Bagaimana upaya meningkatkan pendapatan negara?
Untuk meningkatkan pendapatan, sekarang ini pemerintah terus berupaya memperbaiki rasio pajak (tax ratio). Tax ratio sebagai indikator jumlah pembayar pajak masih tergolong rendah. Angkanya dikisaran 11 persen. Ini berarti masih besar peluang untuk meningkatkan penerimaan pajak.
Oleh sebab itu, masyarakat diminta untuk tidak lupa membayar pajak. Dengan jumlah rasio utang Indonesia saat ini sebesar 27 persen dari Gross Domestic Product (GDP) yang sekitar Rp13.000 triliun, maka setiap warga negara di Indonesia memiliki utang sebesar USD997 per kepala atau sekitar Rp13 juta.

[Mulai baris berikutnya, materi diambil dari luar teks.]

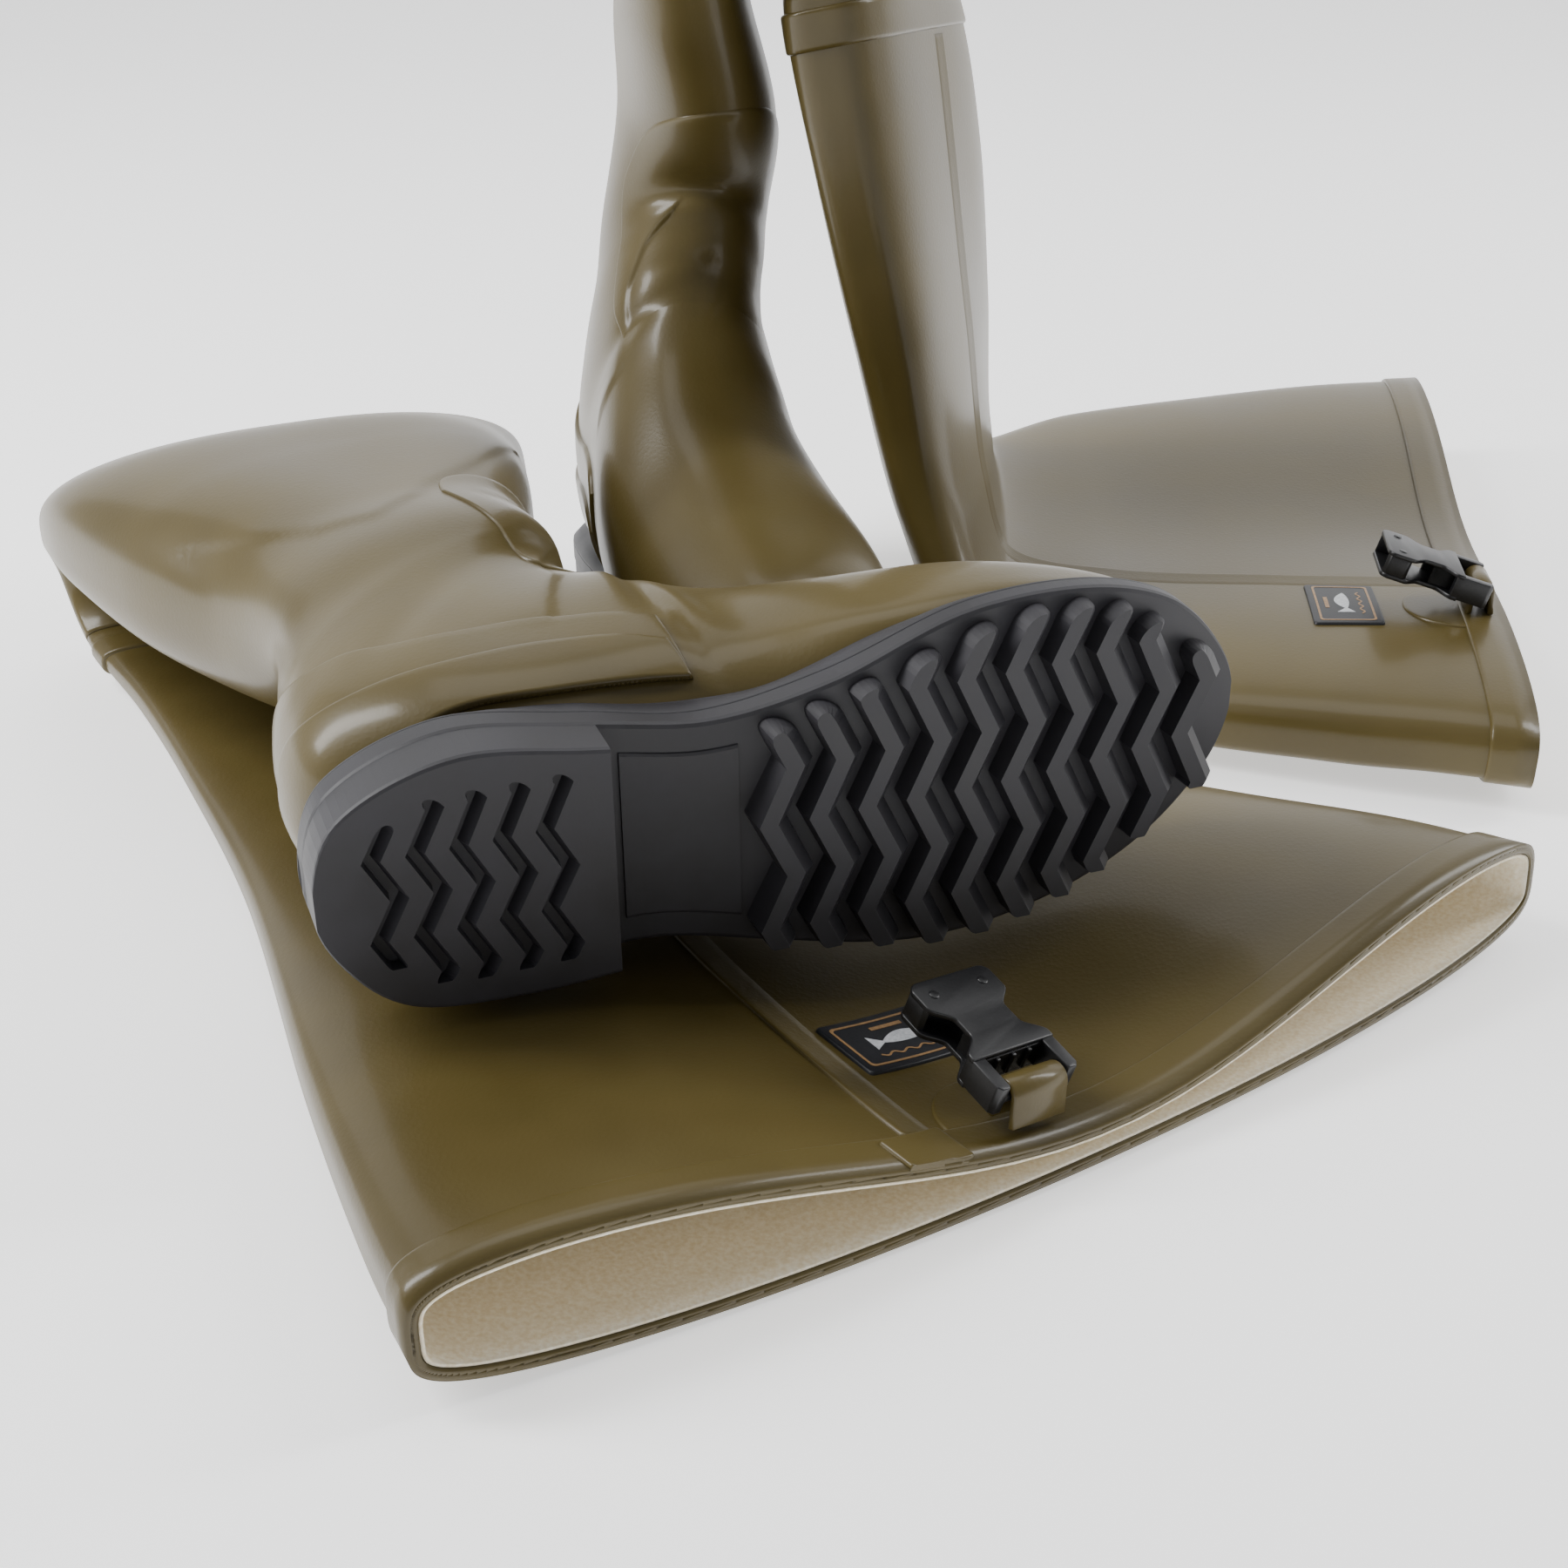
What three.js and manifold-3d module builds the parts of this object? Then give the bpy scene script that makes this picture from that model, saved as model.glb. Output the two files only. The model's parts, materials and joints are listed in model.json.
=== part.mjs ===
// A pair of rubber thigh waders: the left one lies folded at the knee with its boot on top of its own
// thigh tube, and the right one stands on its sole with the thigh tube bent over and down to the ground.
// Each wader is a boot (outsole, welt strip, foot upper and shaft) that carries on as a soft thigh tube,
// with a cotton lining, glued reinforcements, a bound top edge, a badge and a buckle on a rubber loop.
// Units are millimetres, +Z up. X runs across the pair, and Y runs from the folded wader to the standing
// one.

import * as THREE from "three";
import { mergeVertices } from "three/addons/utils/BufferGeometryUtils.js";
import Module from "manifold-3d";

// ---------------------------------------------------------------- driving dimensions
const RUBBER_WALL = 2.0; // wall of the foot, shaft and thigh tube
const LINING_WALL = 1.0; // cotton jersey bonded inside
const GLUE_GAP = 0.3; // clearance between two pieces that are glued face to face
const BUTT_GAP = 0.4; // clearance between two tube lengths that meet end to end
const PANEL_WALL = 1.4; // glued reinforcements and seam tapes
const BAND_WALL = 1.6; // binding round the top edge
const BAND_WIDTH = 17;
const KNEE_BAND_WIDTH = 16;
const SEAM_WIDTH = 12;

const SOLE_LENGTH = 296;
const HEEL_LENGTH = 86;
const LUG_DEPTH = 8; // tread height under the forefoot
const HEEL_GROOVE_DEPTH = 5;
const SOLE_PLATE = 7; // forefoot plate over the lugs
const WELT_HEIGHT = 8;
const WELT_WALL = 3.2;
const TOE_SPRING = 11; // the toe end lifts by this much
const SPRING_START = 205;

const FOOTBED_WALL = 4;
const FOOTBED_MARGIN = 24;
const FOOTBED_RISE = 6; // from the sole's outline to the footbed's edge

const BADGE_LENGTH = 44;
const BADGE_HEIGHT = 28;
const BADGE_WALL = 1.0;
const BADGE_TO_EDGE = 60; // badge centre to the tube's top edge

const BUCKLE_LENGTH = 44;
const BUCKLE_WIDTH = 31;
const BUCKLE_WALL = 1.8;
const BUCKLE_THICK = 11;
const BUCKLE_WAIST = 19;
const STRAP_WIDTH = 21;
const STRAP_WALL = 2.2;
const BAR_RADIUS = 2.2;
const BAR_HEIGHT = 9; // bar axis above the patch under it
const LOOP_CLEARANCE = 0.4; // rubber loop to the buckle's bar
const BUCKLE_TILT = 16; // degrees the loop holds the buckle off the tube
const PATCH_RADIUS = 22;
const BUCKLE_TO_EDGE = 11; // bar axis to the tube's top edge
const BADGE_FROM_SEAM = 0.15; // across the flattened tube, whose half width counts as 1

const RING = 16; // points round each tube

const OLIVE = { color: 0x5f5228, roughness: 0.38, metalness: 0 };
const BLACK_RUBBER = { color: 0x2b2a2c, roughness: 0.6, metalness: 0 };
const COTTON = { color: 0xefe6cf, roughness: 0.95, metalness: 0 };
const BOARD = { color: 0xb9a27c, roughness: 0.9, metalness: 0 };
const BLACK_ACETAL = { color: 0x1c1b1b, roughness: 0.35, metalness: 0 };
const BLACK_VINYL = { color: 0x17181b, roughness: 0.45, metalness: 0 };

// ---------------------------------------------------------------- small helpers
const V = (x, y, z) => new THREE.Vector3(x, y, z);
const deg = THREE.MathUtils.degToRad;
const group = new THREE.Group();

function addMesh(name, geometry, finish) {
  const mesh = new THREE.Mesh(geometry, new THREE.MeshStandardMaterial(finish));
  mesh.name = name;
  group.add(mesh);
  return mesh;
}

// A geometry from points and index triples.
function geometryOf(points, faces) {
  const position = new Float32Array(points.length * 3);
  points.forEach((p, i) => p.toArray(position, i * 3));
  return new THREE.BufferGeometry()
    .setAttribute("position", new THREE.BufferAttribute(position, 3))
    .setIndex(faces.flat());
}

// Two triangles for the quad a b c d.
const quad = (a, b, c, d) => [[a, b, c], [a, c, d]];

// A closed shell between an outer and an inner stack of rings, open at both ends of the tube.
// With closedStart, the first ring of each stack is closed by a fan, as at a toe.
function shellOf(outer, inner, closedStart = false) {
  const n = outer[0].length;
  const points = [...outer.flat(), ...inner.flat()];
  const last = outer.length - 1;
  const base = outer.length * n;
  const faces = [];
  for (let i = 0; i < last; i++)
    for (let j = 0; j < n; j++) {
      const k = (j + 1) % n;
      const a = i * n;
      const b = a + n;
      faces.push(...quad(a + j, a + k, b + k, b + j));
      faces.push(...quad(base + a + j, base + b + j, base + b + k, base + a + k));
    }
  for (let j = 0; j < n; j++) {
    const k = (j + 1) % n;
    const t = last * n;
    faces.push(...quad(t + j, t + k, base + t + k, base + t + j));
    if (!closedStart) faces.push(...quad(j, base + j, base + k, k));
  }
  if (closedStart)
    for (const [start, flip] of [[0, false], [base, true]]) {
      const centre = points.length;
      const ring = points.slice(start, start + n);
      points.push(ring.reduce((s, p) => s.add(p), V(0, 0, 0)).divideScalar(n));
      for (let j = 0; j < n; j++) {
        const k = (j + 1) % n;
        faces.push(flip ? [centre, start + j, start + k] : [centre, start + k, start + j]);
      }
    }
  return geometryOf(points, faces);
}

// A closed plate between a top and a bottom grid of points.
function plateOf(top, bottom) {
  const rows = top.length;
  const cols = top[0].length;
  const base = rows * cols;
  const points = [...top.flat(), ...bottom.flat()];
  const at = (i, j) => i * cols + j;
  const faces = [];
  for (let i = 0; i < rows - 1; i++)
    for (let j = 0; j < cols - 1; j++) {
      const [a, b, c, d] = [at(i, j), at(i + 1, j), at(i + 1, j + 1), at(i, j + 1)];
      faces.push(...quad(a, d, c, b));
      faces.push(...quad(base + a, base + b, base + c, base + d));
    }
  const rim = [];
  for (let j = 0; j < cols; j++) rim.push(at(0, j));
  for (let i = 1; i < rows; i++) rim.push(at(i, cols - 1));
  for (let j = cols - 2; j >= 0; j--) rim.push(at(rows - 1, j));
  for (let i = rows - 2; i > 0; i--) rim.push(at(i, 0));
  rim.forEach((a, i) => {
    const b = rim[(i + 1) % rim.length];
    faces.push(...quad(base + a, base + b, b, a));
  });
  return geometryOf(points, faces);
}

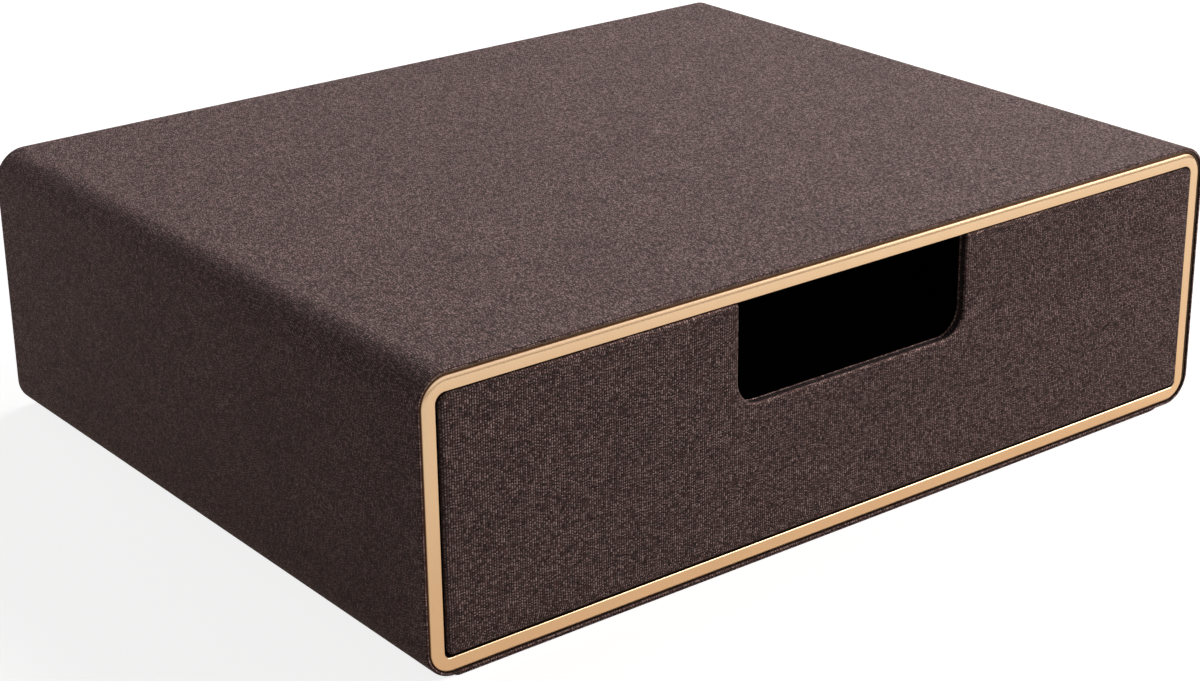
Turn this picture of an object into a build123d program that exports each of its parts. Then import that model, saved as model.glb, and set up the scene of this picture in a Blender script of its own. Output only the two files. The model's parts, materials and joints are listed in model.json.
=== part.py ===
from build123d import *
import os

os.makedirs("parts", exist_ok=True)

# A cloth-covered file box, open at the front, with one drawer.
# Millimetres. +Z is up, the front faces -Y, and the origin is under the middle of the box.

# Case, measured over its cloth
case_width = 330.0
case_depth = 262.0
case_height = 96.1
top_corner_radius = 11.0
bottom_corner_radius = 10.0
case_board = 5.0
cloth = 0.8
cloth_fold_radius = 0.7
case_lining = 0.5
base_sheet_thickness = 0.4

# Metal frame let into the front of the case
rim_width = 1.5  # cloth left showing outside the frame
trim_thickness = 1.6
trim_lip = 0.2  # how far the frame stands in past the lining
trim_groove = 0.2  # open line between the cloth and the frame
trim_drop = 0.4  # the frame sits this much below the middle of the front
trim_edge_radius = 1.0

# Running gaps round the drawer
side_gap = 0.9
under_gap = 0.3
back_gap = 0.4
front_top_gap = 0.6
front_bottom_gap = 1.1
front_proud = 0.8  # the drawer's front stands this far out of the frame

# Drawer front and its finger cut-out
front_board = 2.7
front_edge_radius = 0.75
front_turn_in = 12.0  # cloth folded onto the back of the front board
cutout_width = 97.0
cutout_depth = 34.0
cutout_radius = 9.0

# Drawer box
drawer_board = 3.0
drawer_cloth = 0.5
drawer_wall_height = 74.0
floor_lining = 0.8

# Depths along Y
front_y = (front_proud - case_depth) / 2
back_y = front_y + case_depth
trim_seat_y = front_y + trim_thickness
drawer_front_y = front_y - front_proud
front_thickness = front_board + 2 * cloth
drawer_box_y = drawer_front_y + front_thickness

# Heights along Z
case_bottom = base_sheet_thickness
case_middle = case_bottom + case_height / 2
case_top = case_bottom + case_height

# The wall of the case and the frame that covers its edge
wall = cloth + case_board
lined_wall = wall + case_lining
trim_inset = lined_wall + trim_lip

# Drawer faces
drawer_half_width = case_width / 2 - trim_inset - side_gap
drawer_under = case_bottom + lined_wall + under_gap
drawer_top = drawer_under + drawer_wall_height
drawer_back_y = back_y - lined_wall - back_gap
front_bottom = case_bottom + trim_inset - trim_drop + front_bottom_gap
front_top = case_top - trim_inset - trim_drop - front_top_gap
front_height = front_top - front_bottom
front_middle = (front_top + front_bottom) / 2
front_upper_radius = top_corner_radius - trim_inset - side_gap
front_lower_radius = bottom_corner_radius - trim_inset - side_gap
drawer_floor = drawer_under + drawer_cloth + drawer_board
drawer_skin = drawer_cloth + drawer_board + drawer_cloth
drawer_inner_half = drawer_half_width - drawer_skin
drawer_length = drawer_back_y - drawer_box_y
board_half_width = drawer_half_width - drawer_cloth


def upright(y, z):
    """A plane across the box at depth y, seen from the front, with its middle at height z."""
    return Plane(origin=(0, y, z), x_dir=(1, 0, 0), z_dir=(0, -1, 0))


def rounded(width, height, upper_radius, lower_radius):
    """A rectangle with one radius on its upper corners and one on its lower corners."""
    with BuildSketch(mode=Mode.PRIVATE) as outline:
        Rectangle(width, height)
        fillet(outline.vertices().group_by(Axis.Y)[-1], upper_radius)
        fillet(outline.vertices().group_by(Axis.Y)[0], lower_radius)
    return outline.sketch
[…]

Walau beban utang setiap warga cukup tinggi, namun nomimal utang Indonesia tersebut nyatanya masih lebih rendah dibandingkan dengan negara lainnya. Jika dibandingkan, Amerika dan Jepang yang memiliki utang lebih tinggi dibanding Indonesia. Orang Amerika, setiap kepala menanggung utang US$62.000. Sedangkan kalau di Jepang sebesar US$85.000 per kepala.
Jadi kekhawatiran atas rasio utang saat ini, tidak perlu?
Kalau dilihat rasio utang negara Indonesia saat ini memang cukup tinggi. Tapi, kondisinya masih di level aman. Kalau melihat sejumlah negara lain justru memiliki rasio utang yang lebih besar. Jepang, misalnya. Rasio utang mereka hingga 245 persen-250 persen. Yunani rasionya hingga 200 persen. Jadi kita masih aman.